Sequencing/Assemblies/assem_(IDset1)/QC_(IDset1).fastq.gz
Sequencing/Assemblies/assem_(IDset1)/QC_(IDset1)_1.fastq.gz
Sequencing/Assemblies/assem_(IDset1)/QC_(IDset1)_2.fastq.gz
An example of the command I am trying to run, not within a loop is:
unicycler --short1 QC_141696.fastq.gz --short2 QC_141696_2.fastq.gz --long QC_141696.fastq.gz --out QC_141696_hybrid --threads 16
I want to loop through each of the assem_(IDset*) subdirectories and run Unicycler using the three files located within it, the output directory should be located in the relevant assem_(IDset*) subdirectory
This is the code that I have so far:
for file in Assemblies/assem*/*_1.fastq.gz;
do base=$(basename ${file} _1.fastq.gz)
echo "running unicycler hybrid assembly on ${base}"
unicycler --short1 ${base}_1.fastq.gz --short2 ${base}_2.fastq.gz --long ${base}.fastq.gz --out ${base}_hybridassem --threads 16
echo "unicycler assembly on ${base} finished"
done
I am running the code from within the Sequencing directory
But I get:
Error: could not find home/user/scratch/Sequencing/QC_181651_1.fastq.gz
So it seems that my code is not looping through the intended directories. Annoyingly it works fine when testing it with echo.

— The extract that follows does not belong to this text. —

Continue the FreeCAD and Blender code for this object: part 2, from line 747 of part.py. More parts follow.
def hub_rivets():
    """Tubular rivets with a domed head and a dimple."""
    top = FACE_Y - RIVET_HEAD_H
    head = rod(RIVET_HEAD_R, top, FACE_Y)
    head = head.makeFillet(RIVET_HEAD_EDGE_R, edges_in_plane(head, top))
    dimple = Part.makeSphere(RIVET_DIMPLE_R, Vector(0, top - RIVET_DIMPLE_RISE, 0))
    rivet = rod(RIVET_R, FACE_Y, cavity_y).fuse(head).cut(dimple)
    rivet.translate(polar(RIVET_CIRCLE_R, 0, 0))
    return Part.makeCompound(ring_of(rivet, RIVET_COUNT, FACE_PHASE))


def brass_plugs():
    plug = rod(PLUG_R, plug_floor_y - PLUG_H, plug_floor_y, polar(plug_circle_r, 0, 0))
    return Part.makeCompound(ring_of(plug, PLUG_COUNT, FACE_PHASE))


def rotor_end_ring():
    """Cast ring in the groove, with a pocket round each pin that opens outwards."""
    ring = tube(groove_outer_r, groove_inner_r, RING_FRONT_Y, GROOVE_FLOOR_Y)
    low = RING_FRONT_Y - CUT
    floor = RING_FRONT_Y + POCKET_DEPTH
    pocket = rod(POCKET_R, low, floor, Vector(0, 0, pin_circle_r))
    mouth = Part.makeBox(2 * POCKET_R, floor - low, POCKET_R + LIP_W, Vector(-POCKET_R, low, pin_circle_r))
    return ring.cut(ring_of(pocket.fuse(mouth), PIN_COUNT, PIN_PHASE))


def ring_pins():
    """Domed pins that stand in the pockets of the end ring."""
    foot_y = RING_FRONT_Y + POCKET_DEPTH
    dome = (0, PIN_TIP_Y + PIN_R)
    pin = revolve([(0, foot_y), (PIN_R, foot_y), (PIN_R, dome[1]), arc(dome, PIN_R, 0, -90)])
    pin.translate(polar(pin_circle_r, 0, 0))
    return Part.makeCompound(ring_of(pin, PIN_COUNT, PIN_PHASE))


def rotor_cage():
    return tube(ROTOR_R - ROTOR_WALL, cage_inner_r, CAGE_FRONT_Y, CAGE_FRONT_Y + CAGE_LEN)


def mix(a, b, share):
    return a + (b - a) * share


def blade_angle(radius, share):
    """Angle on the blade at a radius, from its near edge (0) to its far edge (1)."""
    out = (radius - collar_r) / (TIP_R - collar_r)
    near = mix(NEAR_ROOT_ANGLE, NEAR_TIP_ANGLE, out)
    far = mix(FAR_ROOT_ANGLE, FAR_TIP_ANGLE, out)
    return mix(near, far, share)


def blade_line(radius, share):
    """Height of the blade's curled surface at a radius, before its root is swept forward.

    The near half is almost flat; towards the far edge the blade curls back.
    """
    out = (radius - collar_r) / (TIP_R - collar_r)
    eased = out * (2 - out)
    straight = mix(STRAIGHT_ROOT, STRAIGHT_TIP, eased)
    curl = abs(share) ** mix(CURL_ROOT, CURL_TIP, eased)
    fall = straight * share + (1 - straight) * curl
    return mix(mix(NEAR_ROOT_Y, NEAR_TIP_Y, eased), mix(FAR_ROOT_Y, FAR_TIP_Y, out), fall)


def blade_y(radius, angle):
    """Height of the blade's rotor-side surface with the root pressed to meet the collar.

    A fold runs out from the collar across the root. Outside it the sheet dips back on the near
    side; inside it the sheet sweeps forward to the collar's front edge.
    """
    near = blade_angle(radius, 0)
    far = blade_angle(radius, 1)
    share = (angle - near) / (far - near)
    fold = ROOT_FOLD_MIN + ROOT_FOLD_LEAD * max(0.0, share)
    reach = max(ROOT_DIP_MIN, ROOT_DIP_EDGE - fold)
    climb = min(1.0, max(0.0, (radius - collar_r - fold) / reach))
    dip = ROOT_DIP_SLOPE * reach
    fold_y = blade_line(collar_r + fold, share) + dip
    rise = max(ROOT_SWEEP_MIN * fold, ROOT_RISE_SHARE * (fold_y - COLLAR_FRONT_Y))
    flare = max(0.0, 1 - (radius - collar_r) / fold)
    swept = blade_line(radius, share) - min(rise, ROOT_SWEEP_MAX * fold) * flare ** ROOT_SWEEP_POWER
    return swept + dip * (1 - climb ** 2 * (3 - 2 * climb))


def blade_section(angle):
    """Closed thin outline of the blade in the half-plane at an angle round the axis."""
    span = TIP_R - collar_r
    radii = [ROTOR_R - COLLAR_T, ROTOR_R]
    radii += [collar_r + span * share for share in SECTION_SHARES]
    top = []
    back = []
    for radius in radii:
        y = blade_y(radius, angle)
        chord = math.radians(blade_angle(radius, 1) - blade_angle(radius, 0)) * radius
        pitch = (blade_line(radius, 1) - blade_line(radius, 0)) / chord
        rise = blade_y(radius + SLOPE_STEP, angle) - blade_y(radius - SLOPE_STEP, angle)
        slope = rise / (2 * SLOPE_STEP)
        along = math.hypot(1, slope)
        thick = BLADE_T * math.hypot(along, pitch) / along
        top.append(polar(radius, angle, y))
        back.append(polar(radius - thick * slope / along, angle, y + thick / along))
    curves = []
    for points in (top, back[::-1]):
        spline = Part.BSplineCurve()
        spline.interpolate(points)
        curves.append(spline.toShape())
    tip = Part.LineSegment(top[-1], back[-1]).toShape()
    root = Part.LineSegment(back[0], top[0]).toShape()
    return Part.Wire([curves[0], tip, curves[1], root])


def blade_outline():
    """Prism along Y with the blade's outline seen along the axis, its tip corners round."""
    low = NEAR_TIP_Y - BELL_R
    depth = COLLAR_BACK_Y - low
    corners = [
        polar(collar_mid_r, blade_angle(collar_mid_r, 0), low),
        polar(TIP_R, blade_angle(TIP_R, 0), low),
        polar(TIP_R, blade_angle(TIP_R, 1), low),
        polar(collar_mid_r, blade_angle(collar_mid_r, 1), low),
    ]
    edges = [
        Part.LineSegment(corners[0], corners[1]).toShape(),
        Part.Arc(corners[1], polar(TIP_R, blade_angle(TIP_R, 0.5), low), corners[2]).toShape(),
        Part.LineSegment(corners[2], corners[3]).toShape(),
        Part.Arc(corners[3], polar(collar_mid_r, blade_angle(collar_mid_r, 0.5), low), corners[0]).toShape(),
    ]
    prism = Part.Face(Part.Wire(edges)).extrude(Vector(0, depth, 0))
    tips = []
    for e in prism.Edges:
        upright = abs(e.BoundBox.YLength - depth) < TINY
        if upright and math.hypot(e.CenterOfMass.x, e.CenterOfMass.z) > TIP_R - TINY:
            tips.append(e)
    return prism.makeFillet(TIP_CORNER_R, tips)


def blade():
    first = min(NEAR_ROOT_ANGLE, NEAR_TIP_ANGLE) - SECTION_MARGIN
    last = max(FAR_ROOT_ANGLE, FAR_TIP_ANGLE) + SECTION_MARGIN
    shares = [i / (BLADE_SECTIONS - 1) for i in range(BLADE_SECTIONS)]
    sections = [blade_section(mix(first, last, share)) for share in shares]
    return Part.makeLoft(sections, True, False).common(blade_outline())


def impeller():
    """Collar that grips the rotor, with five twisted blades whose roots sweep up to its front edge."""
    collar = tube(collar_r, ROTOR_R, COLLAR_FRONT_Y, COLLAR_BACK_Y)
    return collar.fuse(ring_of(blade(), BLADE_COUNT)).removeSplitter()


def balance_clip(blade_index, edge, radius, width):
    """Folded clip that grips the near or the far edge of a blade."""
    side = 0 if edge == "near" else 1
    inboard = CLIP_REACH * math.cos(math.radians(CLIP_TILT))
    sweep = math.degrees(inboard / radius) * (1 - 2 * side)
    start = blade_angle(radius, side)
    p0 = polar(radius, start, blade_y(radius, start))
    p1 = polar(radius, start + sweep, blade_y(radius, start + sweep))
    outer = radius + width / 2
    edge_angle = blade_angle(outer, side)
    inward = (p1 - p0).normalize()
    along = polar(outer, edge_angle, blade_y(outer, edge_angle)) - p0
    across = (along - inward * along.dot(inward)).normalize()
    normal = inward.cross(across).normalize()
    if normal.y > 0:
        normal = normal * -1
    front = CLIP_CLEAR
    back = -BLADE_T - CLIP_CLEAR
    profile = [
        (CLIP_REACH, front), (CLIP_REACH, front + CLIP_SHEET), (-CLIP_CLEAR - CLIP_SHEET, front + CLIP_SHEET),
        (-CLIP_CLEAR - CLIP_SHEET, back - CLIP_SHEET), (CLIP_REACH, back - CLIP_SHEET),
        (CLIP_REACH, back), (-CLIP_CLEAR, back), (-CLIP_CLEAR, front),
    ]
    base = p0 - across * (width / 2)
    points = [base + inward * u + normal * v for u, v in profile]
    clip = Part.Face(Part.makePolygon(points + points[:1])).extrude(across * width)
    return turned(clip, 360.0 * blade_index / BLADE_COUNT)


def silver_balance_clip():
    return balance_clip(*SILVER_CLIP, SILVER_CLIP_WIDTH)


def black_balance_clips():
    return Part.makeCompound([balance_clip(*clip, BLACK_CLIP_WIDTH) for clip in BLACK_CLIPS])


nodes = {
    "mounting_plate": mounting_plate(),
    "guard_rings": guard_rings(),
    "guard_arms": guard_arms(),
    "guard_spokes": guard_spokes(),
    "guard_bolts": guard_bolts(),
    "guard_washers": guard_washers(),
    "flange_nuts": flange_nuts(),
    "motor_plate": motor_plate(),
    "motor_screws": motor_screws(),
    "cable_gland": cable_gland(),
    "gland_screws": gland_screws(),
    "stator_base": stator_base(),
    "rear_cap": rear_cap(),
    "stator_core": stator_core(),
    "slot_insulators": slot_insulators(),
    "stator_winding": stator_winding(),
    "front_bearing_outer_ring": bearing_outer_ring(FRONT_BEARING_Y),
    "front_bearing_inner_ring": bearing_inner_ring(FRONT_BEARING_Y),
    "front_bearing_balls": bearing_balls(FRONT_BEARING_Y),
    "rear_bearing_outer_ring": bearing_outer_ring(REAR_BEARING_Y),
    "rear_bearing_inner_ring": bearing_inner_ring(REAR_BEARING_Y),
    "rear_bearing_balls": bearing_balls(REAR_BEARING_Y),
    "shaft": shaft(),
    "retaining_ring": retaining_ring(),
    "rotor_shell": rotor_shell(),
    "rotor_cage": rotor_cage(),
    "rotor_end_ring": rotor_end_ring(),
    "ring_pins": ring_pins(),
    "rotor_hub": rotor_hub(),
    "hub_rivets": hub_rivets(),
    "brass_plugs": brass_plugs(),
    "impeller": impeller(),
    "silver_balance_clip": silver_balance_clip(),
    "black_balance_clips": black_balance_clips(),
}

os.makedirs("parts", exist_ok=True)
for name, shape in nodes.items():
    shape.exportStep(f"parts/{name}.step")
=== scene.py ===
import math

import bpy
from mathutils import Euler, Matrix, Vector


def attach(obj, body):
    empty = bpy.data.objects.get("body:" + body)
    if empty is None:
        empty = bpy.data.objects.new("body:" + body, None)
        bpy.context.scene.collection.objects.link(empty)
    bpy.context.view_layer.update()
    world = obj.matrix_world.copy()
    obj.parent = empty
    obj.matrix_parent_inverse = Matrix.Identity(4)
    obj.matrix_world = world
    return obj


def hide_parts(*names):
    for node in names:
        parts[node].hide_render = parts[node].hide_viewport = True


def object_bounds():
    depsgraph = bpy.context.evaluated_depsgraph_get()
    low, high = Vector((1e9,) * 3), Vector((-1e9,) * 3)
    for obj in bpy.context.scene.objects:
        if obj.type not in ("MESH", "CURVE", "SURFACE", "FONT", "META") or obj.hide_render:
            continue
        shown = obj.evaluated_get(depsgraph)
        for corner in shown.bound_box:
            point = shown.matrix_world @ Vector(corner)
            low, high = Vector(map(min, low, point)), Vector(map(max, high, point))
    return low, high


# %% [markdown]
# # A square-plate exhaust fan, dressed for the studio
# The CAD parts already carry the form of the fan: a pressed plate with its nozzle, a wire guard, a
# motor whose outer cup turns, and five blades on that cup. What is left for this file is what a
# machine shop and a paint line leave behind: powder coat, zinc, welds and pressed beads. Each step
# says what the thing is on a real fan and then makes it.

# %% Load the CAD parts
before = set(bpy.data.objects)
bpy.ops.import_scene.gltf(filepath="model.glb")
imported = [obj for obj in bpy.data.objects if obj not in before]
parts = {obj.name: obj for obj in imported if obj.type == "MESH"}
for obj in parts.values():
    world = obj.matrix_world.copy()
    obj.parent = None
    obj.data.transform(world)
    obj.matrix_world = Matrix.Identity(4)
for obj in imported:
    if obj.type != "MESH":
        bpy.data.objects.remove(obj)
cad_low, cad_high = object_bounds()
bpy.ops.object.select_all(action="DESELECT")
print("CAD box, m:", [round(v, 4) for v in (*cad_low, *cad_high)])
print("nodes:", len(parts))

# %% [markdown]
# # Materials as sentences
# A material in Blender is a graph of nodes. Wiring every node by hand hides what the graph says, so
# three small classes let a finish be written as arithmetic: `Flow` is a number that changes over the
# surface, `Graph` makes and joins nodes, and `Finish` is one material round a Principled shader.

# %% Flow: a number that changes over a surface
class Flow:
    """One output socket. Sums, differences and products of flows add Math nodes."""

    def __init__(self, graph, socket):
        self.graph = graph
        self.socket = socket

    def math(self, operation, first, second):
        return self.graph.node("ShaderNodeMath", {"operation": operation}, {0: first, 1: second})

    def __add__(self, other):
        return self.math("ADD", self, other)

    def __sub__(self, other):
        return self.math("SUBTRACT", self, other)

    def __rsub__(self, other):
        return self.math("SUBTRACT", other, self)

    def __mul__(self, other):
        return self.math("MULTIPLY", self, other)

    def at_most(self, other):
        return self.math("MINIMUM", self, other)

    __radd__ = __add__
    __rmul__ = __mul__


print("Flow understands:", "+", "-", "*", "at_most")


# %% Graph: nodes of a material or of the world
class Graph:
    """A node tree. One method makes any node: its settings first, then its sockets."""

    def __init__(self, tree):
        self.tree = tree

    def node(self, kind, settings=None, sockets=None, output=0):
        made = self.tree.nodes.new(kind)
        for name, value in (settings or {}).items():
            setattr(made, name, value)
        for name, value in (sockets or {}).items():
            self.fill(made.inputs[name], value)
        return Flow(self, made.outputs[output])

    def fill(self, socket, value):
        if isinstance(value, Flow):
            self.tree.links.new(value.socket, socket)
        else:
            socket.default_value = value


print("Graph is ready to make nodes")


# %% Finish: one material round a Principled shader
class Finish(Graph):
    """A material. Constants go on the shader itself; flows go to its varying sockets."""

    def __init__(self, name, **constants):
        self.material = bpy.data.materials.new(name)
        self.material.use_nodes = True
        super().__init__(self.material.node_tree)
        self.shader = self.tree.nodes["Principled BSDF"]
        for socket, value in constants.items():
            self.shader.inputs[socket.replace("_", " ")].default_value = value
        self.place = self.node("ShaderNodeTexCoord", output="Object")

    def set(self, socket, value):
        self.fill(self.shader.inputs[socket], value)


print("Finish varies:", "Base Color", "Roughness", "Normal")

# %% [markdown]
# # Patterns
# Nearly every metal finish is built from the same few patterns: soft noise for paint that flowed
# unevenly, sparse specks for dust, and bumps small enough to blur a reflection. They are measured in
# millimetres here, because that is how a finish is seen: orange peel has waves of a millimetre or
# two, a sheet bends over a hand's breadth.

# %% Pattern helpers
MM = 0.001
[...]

Any help would be greatly appreciated!
Your code running in the Sequencing
directory will need to build the paths to the input and output files for each of the assem_(IDset*) subdirectories. You can use bash parameter expansion dir=${file%\/*}
to extract the directory in your loop. (Note also that the base
variable was renamed to id
):
#!/bin/bash
for file in Assemblies/assem*/*_1.fastq.gz ; do
id=$(basename "${file}" _1.fastq.gz)
dir=${file%\/*}
echo "running unicycler hybrid assembly on ${id}"
unicycler --short1 "${dir}/${id}_1.fastq.gz" --short2 "${dir}/${id}_2.fastq.gz" --long "${dir}/${id}.fastq.gz" --out "${dir}/${id}_hybridassem" --threads 16
echo "unicycler assembly on ${id} finished"
done